The bill limits regulation to automated decision-making tools that materially affect consequential choices and leaves key definitions and enforcement to the Colorado attorney general to clarify.

Overview

  • Governor Jared Polis signed SB 26-189 on May 14, 2026, repealing the 2024 Colorado Anti-Discrimination in AI Law and setting the new statute to take effect January 1, 2027.
  • SB 26-189 targets automated decision-making technology, or ADMT, which the law defines as systems that process personal data to produce outputs like predictions, scores, recommendations, ranks, or classifications used to make or guide decisions about people.
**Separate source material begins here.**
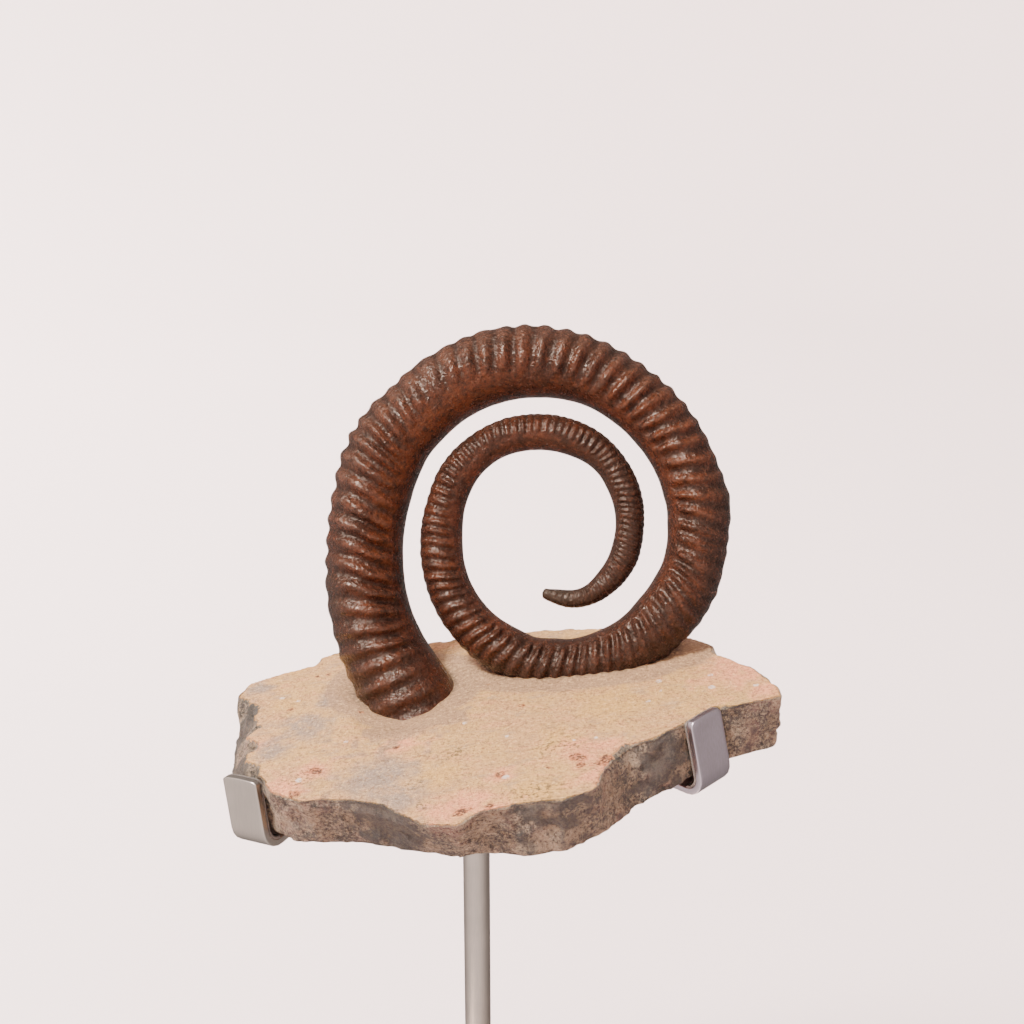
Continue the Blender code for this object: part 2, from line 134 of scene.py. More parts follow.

  • The law applies only when an ADMT 'materially influences' consequential decisions, a term the statute defines as the ADMT output being a non-de minimis factor that constrains, ranks, scores, recommends, classifies, or otherwise meaningfully alters the outcome.
  • Covered deployers must give clear notice of ADMT use, provide a plain-language explanation within 30 days after an adverse decision, retain records for three years, allow correction of inaccurate data, and offer meaningful human review where commercially reasonable, so employers and vendors should inventory tools and start building notices, logs, and review processes now.
  • The rewrite removes the earlier law’s broad system-level mandates, concentrates enforcement in the attorney general’s office, leaves several practical tests fact-specific, and may push companies to change tool use or apply the new requirements uniformly to reduce legal risk.